Served on the half shell, these luscious oysters are topped with butter, Parmesan and bread crumbs and baked until golden.
- 16 large Oysters (shucked and chilled in half shell)
- 3 tablespoons Butter
- 1 small Onion (finely chopped)
- 1 Garlic clove (minced)
- 4 cups fresh Spinach
- 2 teaspoons Anise Flavored Liquor (optional)
- 1/2 cup Panko Bread Crumbs
- 1/3 cup grated Parmesan Cheese
- Hot Sauce (to taste)
- freshly Cracked Black Pepper
- Rock Salt (to line baking sheet)
- Preheat oven to 400 F. Melt butter in a saute pan over medium. Add the onions and season with salt. Cook for 2 to 3 minutes or until translucent. Add the garlic and cook until fragrant.
- Add the spinach and toss to combine with onions. Drizzle the anise liquor over spinach and cook until wilted.

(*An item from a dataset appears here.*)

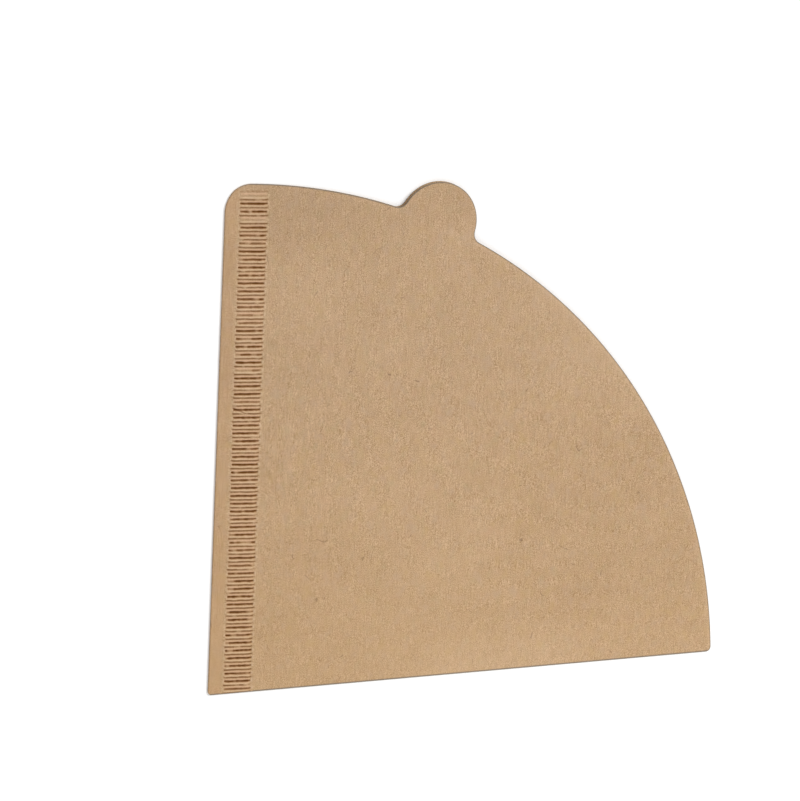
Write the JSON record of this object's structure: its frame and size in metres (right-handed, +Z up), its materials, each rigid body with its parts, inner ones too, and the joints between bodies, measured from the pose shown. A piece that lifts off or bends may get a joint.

- Remove pan from heat and stir in bread crumbs, cheese and hot sauce. Adjust seasoning to taste.
- Place a heaping tablespoon of spinach mixture on top of each oyster and arrange on a baking sheet lined with rock salt. Bake for 6 to 8 minutes or until light golden on top. Serve warm with a glass of cold champagne.